* **SOURCE EXCERPT**

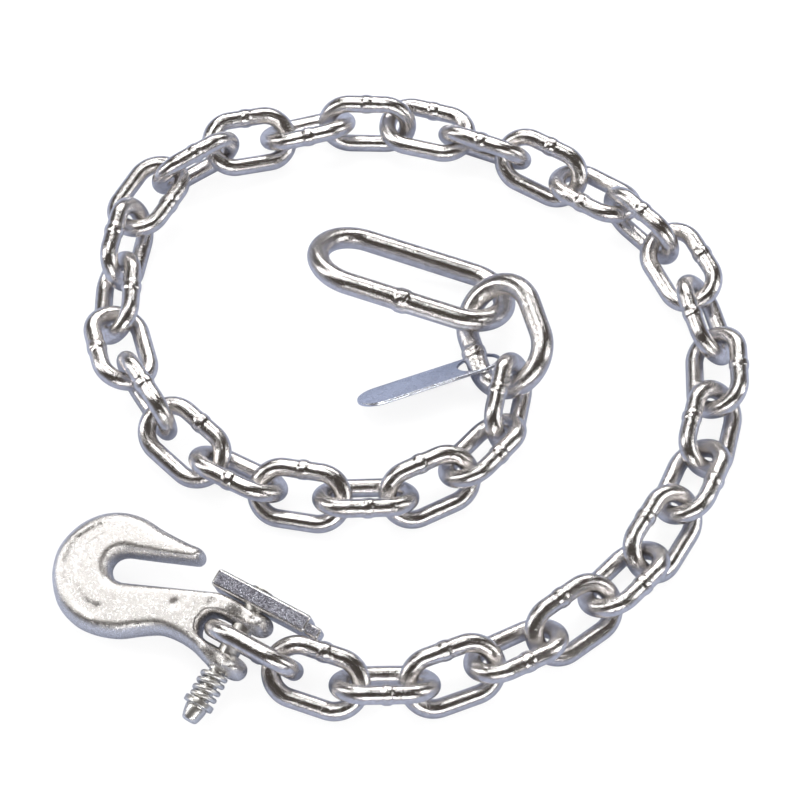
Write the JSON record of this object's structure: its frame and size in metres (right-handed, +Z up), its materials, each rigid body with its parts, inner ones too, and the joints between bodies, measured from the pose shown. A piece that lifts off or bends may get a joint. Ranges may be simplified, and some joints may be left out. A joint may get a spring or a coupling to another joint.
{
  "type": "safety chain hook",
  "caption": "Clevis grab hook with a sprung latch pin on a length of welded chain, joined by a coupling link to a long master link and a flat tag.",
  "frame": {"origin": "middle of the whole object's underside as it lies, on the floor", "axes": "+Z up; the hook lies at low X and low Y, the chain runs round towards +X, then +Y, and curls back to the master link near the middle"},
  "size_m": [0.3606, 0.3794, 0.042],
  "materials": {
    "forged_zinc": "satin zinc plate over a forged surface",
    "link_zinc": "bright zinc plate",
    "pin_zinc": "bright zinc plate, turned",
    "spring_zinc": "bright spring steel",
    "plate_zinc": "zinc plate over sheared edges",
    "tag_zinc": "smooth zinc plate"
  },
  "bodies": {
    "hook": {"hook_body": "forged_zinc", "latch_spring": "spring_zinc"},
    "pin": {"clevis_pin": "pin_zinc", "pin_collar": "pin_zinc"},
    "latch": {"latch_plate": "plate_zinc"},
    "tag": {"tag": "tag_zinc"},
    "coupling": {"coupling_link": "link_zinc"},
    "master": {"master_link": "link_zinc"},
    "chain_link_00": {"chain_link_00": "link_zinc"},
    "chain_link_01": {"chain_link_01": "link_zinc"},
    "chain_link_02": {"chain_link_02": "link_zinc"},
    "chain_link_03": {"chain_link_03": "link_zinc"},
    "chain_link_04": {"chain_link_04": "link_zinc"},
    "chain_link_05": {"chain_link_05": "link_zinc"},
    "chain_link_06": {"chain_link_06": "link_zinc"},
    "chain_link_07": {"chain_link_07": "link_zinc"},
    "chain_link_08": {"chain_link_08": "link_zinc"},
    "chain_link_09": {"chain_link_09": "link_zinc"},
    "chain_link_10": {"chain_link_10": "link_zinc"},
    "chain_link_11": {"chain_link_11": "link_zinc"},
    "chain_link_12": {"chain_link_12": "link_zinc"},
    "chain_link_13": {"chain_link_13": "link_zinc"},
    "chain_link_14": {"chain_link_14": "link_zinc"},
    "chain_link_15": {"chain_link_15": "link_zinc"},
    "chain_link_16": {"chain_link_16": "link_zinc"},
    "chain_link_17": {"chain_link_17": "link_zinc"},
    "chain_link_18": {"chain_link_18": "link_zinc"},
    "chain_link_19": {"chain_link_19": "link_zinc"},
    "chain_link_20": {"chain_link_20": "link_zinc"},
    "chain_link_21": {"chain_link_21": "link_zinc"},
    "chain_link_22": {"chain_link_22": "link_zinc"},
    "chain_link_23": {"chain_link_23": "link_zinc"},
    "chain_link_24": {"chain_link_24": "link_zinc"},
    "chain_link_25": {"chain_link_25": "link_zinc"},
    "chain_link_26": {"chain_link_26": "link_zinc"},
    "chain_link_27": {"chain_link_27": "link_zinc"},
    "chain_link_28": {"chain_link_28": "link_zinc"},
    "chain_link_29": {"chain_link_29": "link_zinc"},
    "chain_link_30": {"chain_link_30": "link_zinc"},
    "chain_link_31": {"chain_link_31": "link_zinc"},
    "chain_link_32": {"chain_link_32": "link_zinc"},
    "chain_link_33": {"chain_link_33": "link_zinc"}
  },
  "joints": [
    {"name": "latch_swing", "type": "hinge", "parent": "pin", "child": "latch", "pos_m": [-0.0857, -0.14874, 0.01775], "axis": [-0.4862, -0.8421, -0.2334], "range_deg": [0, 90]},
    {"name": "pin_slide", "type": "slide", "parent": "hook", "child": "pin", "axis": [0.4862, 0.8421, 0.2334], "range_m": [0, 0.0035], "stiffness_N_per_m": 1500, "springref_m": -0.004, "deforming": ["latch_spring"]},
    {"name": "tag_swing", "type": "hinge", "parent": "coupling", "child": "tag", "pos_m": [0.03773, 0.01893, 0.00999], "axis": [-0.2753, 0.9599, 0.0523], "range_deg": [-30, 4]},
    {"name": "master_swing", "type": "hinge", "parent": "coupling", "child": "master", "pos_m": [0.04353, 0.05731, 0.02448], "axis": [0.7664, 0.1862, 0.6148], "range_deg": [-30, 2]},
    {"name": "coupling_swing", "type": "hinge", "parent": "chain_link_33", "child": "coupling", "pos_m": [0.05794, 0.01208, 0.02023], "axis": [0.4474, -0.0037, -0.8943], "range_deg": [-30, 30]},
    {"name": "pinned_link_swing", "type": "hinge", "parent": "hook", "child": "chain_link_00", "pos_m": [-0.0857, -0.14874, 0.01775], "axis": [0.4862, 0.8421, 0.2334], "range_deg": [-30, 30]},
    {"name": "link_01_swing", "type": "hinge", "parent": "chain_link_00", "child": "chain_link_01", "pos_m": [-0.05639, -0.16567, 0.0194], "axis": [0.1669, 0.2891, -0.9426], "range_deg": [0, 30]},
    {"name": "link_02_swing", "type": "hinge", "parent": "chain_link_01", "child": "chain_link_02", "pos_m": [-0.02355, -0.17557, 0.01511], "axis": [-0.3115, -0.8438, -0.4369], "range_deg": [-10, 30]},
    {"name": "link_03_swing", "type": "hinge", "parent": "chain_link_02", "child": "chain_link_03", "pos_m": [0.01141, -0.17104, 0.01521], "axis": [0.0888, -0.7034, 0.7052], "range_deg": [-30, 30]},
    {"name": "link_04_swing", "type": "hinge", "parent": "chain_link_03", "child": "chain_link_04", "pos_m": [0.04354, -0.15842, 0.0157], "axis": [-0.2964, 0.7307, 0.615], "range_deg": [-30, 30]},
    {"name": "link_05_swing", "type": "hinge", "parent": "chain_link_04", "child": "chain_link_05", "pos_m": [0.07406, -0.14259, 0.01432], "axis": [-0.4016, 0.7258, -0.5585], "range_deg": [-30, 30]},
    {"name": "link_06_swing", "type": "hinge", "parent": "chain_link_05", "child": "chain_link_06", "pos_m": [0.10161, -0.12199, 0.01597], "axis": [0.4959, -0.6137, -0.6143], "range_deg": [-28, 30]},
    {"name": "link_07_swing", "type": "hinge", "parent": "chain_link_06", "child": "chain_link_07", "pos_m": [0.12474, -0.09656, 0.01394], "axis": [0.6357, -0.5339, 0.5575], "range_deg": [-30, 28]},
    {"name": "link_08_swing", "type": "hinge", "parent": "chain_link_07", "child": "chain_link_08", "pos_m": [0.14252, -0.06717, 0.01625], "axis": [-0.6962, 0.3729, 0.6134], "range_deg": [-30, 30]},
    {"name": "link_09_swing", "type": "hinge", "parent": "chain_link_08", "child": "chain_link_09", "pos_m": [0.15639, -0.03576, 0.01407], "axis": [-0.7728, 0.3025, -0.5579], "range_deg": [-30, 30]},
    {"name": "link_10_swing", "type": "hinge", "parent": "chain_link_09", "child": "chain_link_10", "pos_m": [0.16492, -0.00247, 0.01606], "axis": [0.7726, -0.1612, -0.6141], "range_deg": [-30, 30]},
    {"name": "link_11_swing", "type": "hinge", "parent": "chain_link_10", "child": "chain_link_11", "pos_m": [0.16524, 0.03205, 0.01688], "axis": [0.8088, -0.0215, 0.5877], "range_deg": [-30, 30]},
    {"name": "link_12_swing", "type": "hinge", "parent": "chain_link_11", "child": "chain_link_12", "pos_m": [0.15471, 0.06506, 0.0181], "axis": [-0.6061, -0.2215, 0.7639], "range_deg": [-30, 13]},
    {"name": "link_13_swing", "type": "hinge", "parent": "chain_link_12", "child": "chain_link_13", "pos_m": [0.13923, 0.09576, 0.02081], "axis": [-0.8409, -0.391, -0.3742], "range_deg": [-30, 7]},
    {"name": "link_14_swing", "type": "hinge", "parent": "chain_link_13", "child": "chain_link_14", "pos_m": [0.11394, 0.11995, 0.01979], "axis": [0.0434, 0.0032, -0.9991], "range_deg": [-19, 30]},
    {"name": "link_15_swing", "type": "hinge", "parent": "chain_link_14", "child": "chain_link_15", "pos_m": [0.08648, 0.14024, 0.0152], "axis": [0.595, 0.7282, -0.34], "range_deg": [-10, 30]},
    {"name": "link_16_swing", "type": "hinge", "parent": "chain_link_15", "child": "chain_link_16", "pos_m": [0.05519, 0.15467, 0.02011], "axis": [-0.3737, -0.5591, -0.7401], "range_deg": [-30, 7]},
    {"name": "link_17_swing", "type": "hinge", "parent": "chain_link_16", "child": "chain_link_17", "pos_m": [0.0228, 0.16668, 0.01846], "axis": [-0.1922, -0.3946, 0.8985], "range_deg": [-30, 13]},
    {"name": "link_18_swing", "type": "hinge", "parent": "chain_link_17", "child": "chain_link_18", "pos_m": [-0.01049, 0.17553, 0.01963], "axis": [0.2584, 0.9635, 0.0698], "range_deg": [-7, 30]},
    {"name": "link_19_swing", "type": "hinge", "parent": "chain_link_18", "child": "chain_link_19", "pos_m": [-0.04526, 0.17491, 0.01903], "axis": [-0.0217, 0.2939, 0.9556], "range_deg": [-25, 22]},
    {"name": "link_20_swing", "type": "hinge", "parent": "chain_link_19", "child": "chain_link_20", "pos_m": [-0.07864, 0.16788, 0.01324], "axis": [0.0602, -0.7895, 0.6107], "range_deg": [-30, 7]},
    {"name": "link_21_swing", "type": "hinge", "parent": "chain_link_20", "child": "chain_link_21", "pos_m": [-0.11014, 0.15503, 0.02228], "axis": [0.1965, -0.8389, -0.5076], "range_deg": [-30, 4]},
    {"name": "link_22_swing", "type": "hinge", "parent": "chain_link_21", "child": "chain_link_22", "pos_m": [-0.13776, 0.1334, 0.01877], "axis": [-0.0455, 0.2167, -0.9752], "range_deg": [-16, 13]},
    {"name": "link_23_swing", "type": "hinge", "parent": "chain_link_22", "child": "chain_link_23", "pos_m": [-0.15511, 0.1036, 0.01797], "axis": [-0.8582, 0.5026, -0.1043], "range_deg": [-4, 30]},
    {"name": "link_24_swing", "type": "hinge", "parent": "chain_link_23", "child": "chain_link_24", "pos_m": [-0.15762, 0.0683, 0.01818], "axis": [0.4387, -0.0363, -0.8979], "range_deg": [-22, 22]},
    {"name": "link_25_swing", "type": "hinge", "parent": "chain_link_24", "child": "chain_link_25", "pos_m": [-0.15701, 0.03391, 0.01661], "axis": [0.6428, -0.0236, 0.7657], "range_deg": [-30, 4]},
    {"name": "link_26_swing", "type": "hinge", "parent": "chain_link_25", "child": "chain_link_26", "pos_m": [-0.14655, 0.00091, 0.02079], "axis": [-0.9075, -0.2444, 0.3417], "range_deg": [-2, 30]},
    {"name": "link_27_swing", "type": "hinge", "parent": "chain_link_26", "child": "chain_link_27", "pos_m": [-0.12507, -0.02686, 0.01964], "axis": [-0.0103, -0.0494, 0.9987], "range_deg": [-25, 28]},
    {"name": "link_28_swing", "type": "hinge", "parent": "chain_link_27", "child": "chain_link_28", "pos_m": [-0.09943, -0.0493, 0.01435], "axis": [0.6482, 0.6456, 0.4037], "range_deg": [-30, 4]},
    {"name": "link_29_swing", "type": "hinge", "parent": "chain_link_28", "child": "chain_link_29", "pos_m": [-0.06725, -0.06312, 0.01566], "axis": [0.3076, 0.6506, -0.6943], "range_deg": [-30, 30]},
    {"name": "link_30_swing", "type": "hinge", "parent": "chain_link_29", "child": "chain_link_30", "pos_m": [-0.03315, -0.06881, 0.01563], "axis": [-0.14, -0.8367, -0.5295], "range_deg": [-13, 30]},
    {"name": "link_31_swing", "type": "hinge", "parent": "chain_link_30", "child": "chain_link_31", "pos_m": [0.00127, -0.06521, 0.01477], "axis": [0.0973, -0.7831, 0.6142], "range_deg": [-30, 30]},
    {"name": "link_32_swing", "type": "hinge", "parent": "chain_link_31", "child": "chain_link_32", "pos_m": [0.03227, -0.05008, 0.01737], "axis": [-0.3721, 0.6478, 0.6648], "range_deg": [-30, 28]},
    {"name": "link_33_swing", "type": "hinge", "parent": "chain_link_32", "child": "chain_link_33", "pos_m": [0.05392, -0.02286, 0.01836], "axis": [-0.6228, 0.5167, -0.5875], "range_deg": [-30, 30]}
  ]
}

* **WRITTEN EXERCISE**
Extract each line from the listing that holds the word "with".

* **RESULT OF THIS TASK**
Write the JSON record of this object's structure: its frame and size in metres (right-handed, +Z up), its materials, each rigid body with its parts, inner ones too, and the joints between bodies, measured from the pose shown. A piece that lifts off or bends may get a joint. Ranges may be simplified, and some joints may be left out. A joint may get a spring or a coupling to another joint.
  "caption": "Clevis grab hook with a sprung latch pin on a length of welded chain, joined by a coupling link to a long master link and a flat tag.",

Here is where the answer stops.